The Liberators was a science fiction comic book series based on concepts created by Dez Skinn and Will Simpson for the British anthology title Warrior. The series was intended as a far-future continuation of Skinn's proposed shared continuity 'Warrior-verse', established in the Big Ben strip which also ran in Warrior. The Liberators was one of the first mainstream continuing strips scripted by Grant Morrison.

Plot
The scenario is the British capital of London in 2470. A ragtag group of human misfits with strange powers struggle against an occupying force of malevolent, shape-shifting alien beings.
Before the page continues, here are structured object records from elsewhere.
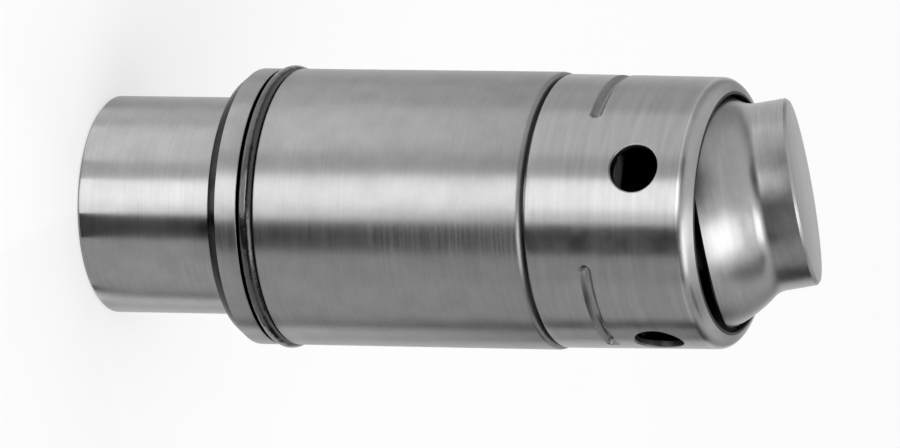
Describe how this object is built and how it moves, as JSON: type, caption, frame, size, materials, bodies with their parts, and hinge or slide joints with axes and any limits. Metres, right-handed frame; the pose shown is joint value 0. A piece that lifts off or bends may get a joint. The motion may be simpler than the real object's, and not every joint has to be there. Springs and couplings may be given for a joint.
{
  "type": "hydraulic valve lifter",
  "caption": "Valve lifter for the end of a rocker arm: ground housing with O-ring, spring-loaded plunger with ball valve, and a swivelling foot under a thin steel cap.",
  "frame": {"origin": "centre of the plunger's flat end face, on the lifter's axis, where the part stands", "axes": "+Z along the lifter's axis from the plunger to the foot; X and Y through the four holes of the cap"},
  "size_m": [0.0184, 0.0184, 0.0487],
  "materials": {
    "housing_steel": "ground",
    "ring_rubber": "gloss",
    "plunger_steel": "ground",
    "spring_steel": "satin",
    "ball_steel": "polished",
    "cage_steel": "satin",
    "cap_steel": "satin",
    "foot_steel": "polished"
  },
  "bodies": {
    "housing": {"housing": "housing_steel", "o_ring": "ring_rubber", "plunger_retaining_ring": "spring_steel", "return_spring": "spring_steel"},
    "plunger": {"outer_plunger": "plunger_steel", "inner_plunger": "plunger_steel", "check_ball_cage": "cage_steel", "check_ball_spring": "spring_steel"},
    "check_ball": {"check_ball": "ball_steel"},
    "cap": {"retaining_cap": "cap_steel"},
    "foot": {"swivel_foot": "foot_steel"}
  },
  "joints": [
    {"name": "plunger_slide", "type": "slide", "parent": "housing", "child": "plunger", "axis": [0, 0, 1], "range_m": [0, 0.003], "stiffness_N_per_m": 3700, "springref_m": -0.0027, "deforming": ["return_spring"]},
    {"name": "check_ball_lift", "type": "slide", "parent": "plunger", "child": "check_ball", "axis": [0, 0, 1], "range_m": [0, 0.0003], "stiffness_N_per_m": 100, "springref_m": -0.001, "deforming": ["check_ball_spring"]},
    {"name": "cap_turn", "type": "hinge", "parent": "housing", "child": "cap", "pos_m": [0, 0, 0.03917], "axis": [0, 0, 1], "continuous": true},
    {"name": "foot_tilt", "type": "hinge", "parent": "cap", "child": "foot", "pos_m": [0, 0, 0.03917], "axis": [0.5344, 0.8453, 0], "range_deg": [0, 34]}
  ]
}
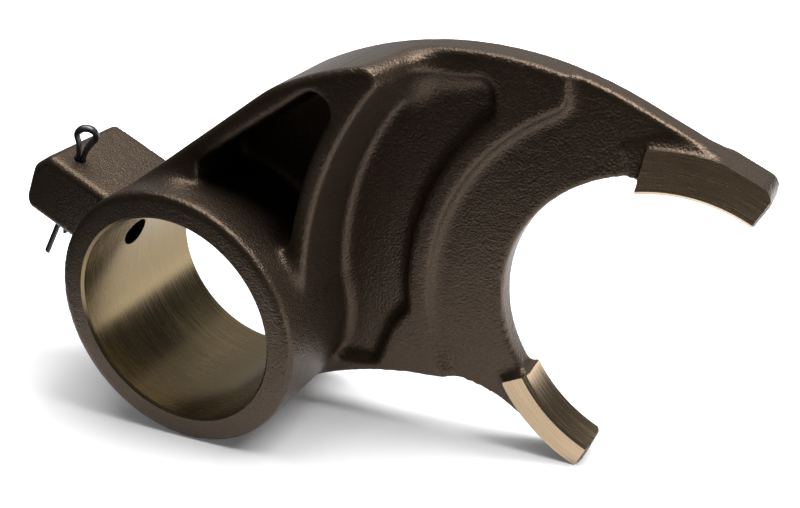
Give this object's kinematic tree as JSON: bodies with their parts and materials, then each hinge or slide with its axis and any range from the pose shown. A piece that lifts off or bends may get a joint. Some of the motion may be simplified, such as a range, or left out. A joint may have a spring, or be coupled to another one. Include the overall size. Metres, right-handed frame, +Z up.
{
  "type": "shift fork",
  "caption": "Gearbox shift fork: bored hub with a side boss and split pin, ribbed curved arm and two fingers with machined pads.",
  "frame": {"origin": "centre of the hub bore, halfway along the hub", "axes": "+Y along the bore from the front face to the back face, +X from the hub towards the fingers, +Z up, with the hub and the lower fingertip standing on one level"},
  "size_m": [0.1194, 0.028, 0.0627],
  "materials": {
    "cast_bronze": "as cast, dull dark brown with a fine grain; bore and pads machined and pale gold",
    "pin_steel": "plain drawn wire"
  },
  "bodies": {
    "root": {"fork_body": "cast_bronze", "split_pin": "pin_steel"}
  },
  "joints": []
}
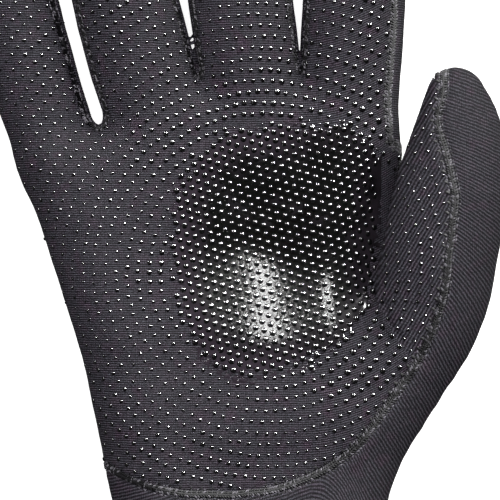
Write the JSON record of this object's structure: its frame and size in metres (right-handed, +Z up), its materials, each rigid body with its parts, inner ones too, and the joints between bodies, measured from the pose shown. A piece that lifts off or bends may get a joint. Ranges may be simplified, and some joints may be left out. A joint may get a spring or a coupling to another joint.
{
  "type": "diving glove",
  "caption": "Five-finger foamed-rubber diving glove with a printed grip palm, lying on its back with the hand half open.",
  "frame": {"origin": "on the flat of the glove's back, under the middle of the palm", "axes": "+X towards the thumb, +Y towards the fingertips, +Z up out of the palm"},
  "size_m": [0.1548, 0.2793, 0.0456],
  "materials": {
    "jersey_palm": "knitted nylon jersey, matt",
    "jersey_back": "knitted nylon jersey, matt",
    "grip_rubber": "glossy printed rubber"
  },
  "bodies": {
    "root": {"palm_panel": "jersey_palm", "thumb_front": "jersey_palm", "back_panel": "jersey_back", "fourchette_little_ring": "jersey_back", "fourchette_ring_middle": "jersey_back", "fourchette_middle_index": "jersey_back", "index_side_strip": "jersey_back", "cuff": "jersey_back", "grip_pad": "grip_rubber"}
  },
  "joints": []
}
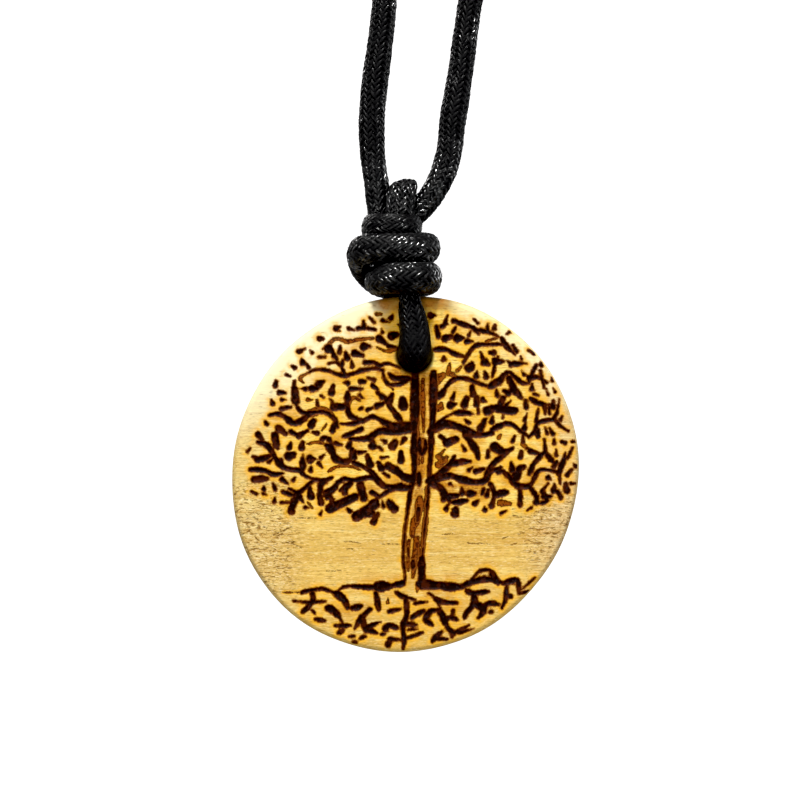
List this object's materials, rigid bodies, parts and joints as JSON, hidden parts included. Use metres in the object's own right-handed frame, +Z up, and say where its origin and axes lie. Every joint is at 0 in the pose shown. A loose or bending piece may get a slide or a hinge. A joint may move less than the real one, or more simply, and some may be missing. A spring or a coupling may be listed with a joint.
{
  "type": "tree of life pendant",
  "caption": "Round wooden pendant with a burned tree, tied on a braided black cord that hangs in a loop from its clasp.",
  "frame": {"origin": "the nape: the inner side of the clasp, at its middle, where the loop hangs", "axes": "+Z up, +X to the right seen from the front, front facing -Y"},
  "size_m": [0.1355, 0.0128, 0.2169],
  "materials": {
    "burned_wood": "sanded pale wood with a burned tree",
    "black_cord": "waxed, braided, black",
    "clasp_steel": "satin steel"
  },
  "bodies": {
    "root": {"wood_disc": "burned_wood", "hanging_loop": "black_cord", "lower_wrap": "black_cord", "upper_wrap": "black_cord", "collar_wrap": "black_cord", "top_bight": "black_cord", "cord_left": "black_cord", "cord_right": "black_cord", "clasp": "clasp_steel"}
  },
  "joints": []
}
After a disastrous guerilla assault on one of the invaders' living ships, the protagonists are attacked by the unstoppable Wardroid. Meanwhile, in the ruins of the Houses of Parliament, secrets are unearthed that may be the key to understanding the aliens' true motives.

Publication history
The Liberators first featured in Warrior #22, cover dated September 1984.  After an initial 5 page installment, Death Run, written by Skinn himself and drawn by John Ridgway, the scripting of the series was handed over to Grant Morrison. Morrison's first 5-page installment, Night Moves, saw publication in Warrior 26, the final issue of the series, cover dated February 1986.

A 6-issue Liberators title by Morrison and Ridgway was announced by Quality Comics for publication in the American market in 1986, but was never published.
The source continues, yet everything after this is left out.